Last spring, the fire marshal informed the district that it would need to raise the amount of water pumped into fire suppression sprinklers from 1000 gallons per minute to 1500 gallons per minute before any new construction could take place. The district has been tasked with fixing the fire flow, not system pressure.
The district must make up the difference between what the nearest fire hydrant pumps and the fire marshal’s requirement of 1500 gallons per minute.
“I’m thrilled that they’re saying that because I’m all about safety up here,” said Dean of Students Bart Baldwin.
Since hearing that the pressure was not up to code, the district has been exploring options for raising the pressure so that there will be no hang-ups for construction of new buildings if the district passes its bond. The district has decided to use the pond to fix the immediate problem because it is the cheapest option and upon its completion, the district would be clear to continue with building plans, said Baldwin who is also chair of the bond committee.
Concern about the plan arose when Keller Associates engineer Peter Olsen met with the city council and stated that he would not recommend the pond. He made the statement in response to questions regarding the Willamina Water Master Plan that he has developed to show how the city can address water problems across the city. He suggested that the city work with the district to improve both system pressure and flow.
Baldwin was frustrated by the statements at the city council meeting because the city had rejected the district’s earlier plan for water flow improvement which would have had the district and the city working together. The request was made before Olsen had completed the Water Master Plan.
The district’s proposal that the city rejected was made in October and stated that the district would use some of its bond funding to pay for the cost of running larger pipe to the Oaken Hill’s Campus, assuming that the bond passed. In exchange for the usage the city would get from the enlarged pipe, the district asked that the city not charge any new fees for construction and reduce the district’s water bill by 50 percent until the district “recognizes” 75 percent of the cost of the project. The district also asked the city to maintain the water line.
Baldwin’s additional frustration came at Olsen’s statement that he would not put in a pond. Baldwin cites a letter from Keller Associates from November 1, 2013.
“Unless the City has a specific agreement with the school district, it is our opinion that the City is not financially responsible for providing a distribution system that will provide the desired fire flows to the high school,” the letter states.
As far as Baldwin is concerned, the statements at the city council meeting contradict what the letter had previously stated. The district has been given the responsibility of fixing the flow and with or without the pond, the system pressure will not be fixed until city-wide improvements can be made, Baldwin said.

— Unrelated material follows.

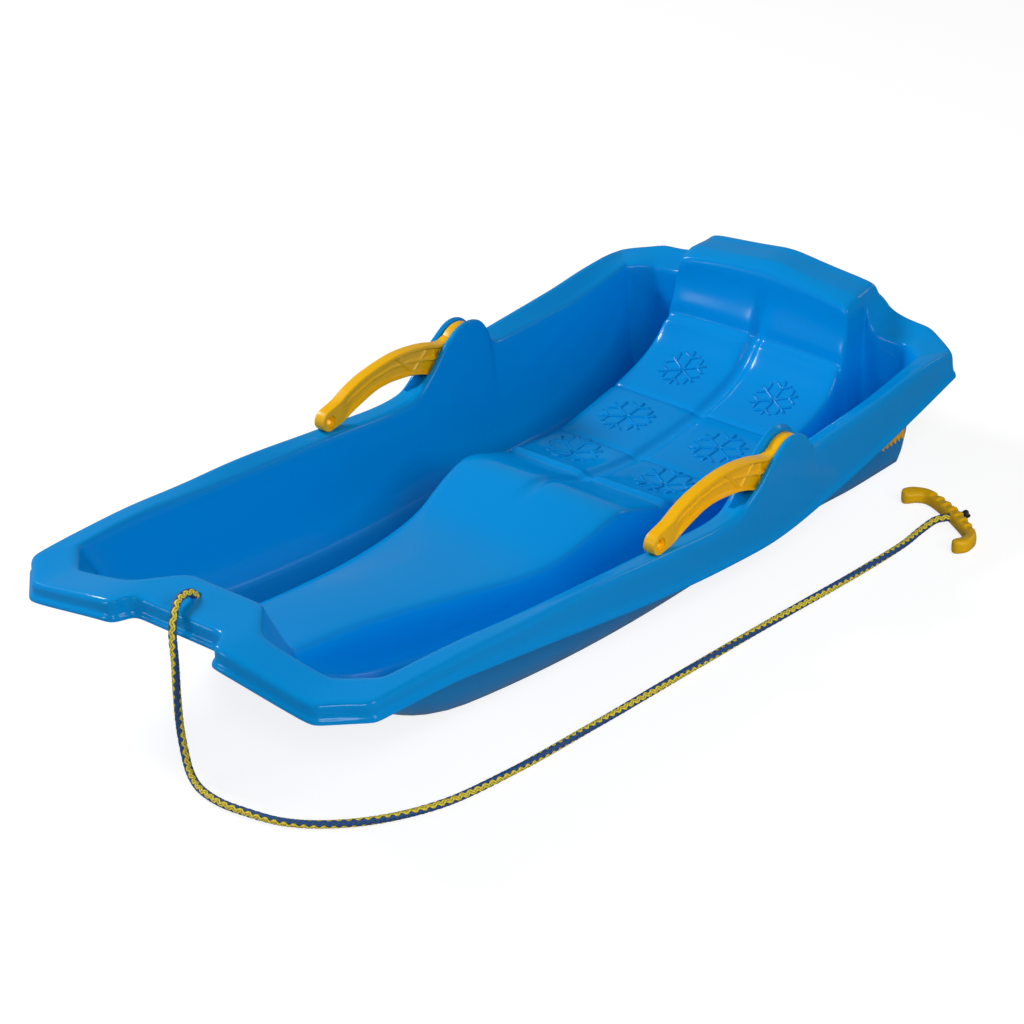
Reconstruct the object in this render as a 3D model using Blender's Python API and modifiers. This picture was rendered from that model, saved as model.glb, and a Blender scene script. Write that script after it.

The fix of the flow at the Oaken Hills Campus has been signed off on by the fire marshal who has cleared the district to build, Baldwin said.
What Olsen meant with his statement was not that the pond was a bad idea but rather that it only addresses one of two underlying problems, he later said.
“The fire pond is a great idea, it would address the fire flow capacity, but it wouldn’t address the system pressure,” he said.
The system pressure issue is not unique to the district or to the city and Olsen thinks it would be a better use of money to take care of the system pressure in conjunction with the district’s fire flow issue.
“Working with the city my recommendation is that they should work with the district to create a joint project,” he said.
But Olsen said his recommendation comes from the city’s side of things, he has not evaluated the Oaken Hills Campus.
The district’s plan to complete the pond has been approved by HBH Consulting engineer Rob Henry. Henry presented the district with a breakdown of costs for three options for fixing the flow, the cheapest of which was the pond. Last fall the district purchased a pump to install by the pond. The pump is able to pump 1000 gallons per minute, far exceeding the 600 gallon per minute requirement listed in Henry’s report.
The remaining minimum cost from Henry’s report is $84,000. Willamina’s bond, which will appear on the May 20 ballot, includes $88,500 to cover the costs of installation, completing the pond and improving the road to the pond.
In addition to the water pond completion, the $2 million bond is designed to go toward replacement of the modular classrooms used by the elementary school and the construction of a multi-purpose building for agriculture, metal and woodshop classes.
The 36-year-old modular will be replaced with a pre-fabricated six-plex that will hold five classrooms and one workstation, Baldwin said.
The six-plex will cost roughly $400,000 and the multipurpose building will cost around $1.1 million. The total $2 million bond amount also includes incidental costs like equipment and engineering, Baldwin said.
The $2 million total bond will be collected over a period of 10 years. The bond’s rate will be around a $0.64 cent property tax increase per $1000 of assessed property value, Baldwin said.
The increase amounts to roughly $64 more in property tax per year for a $100,000 house.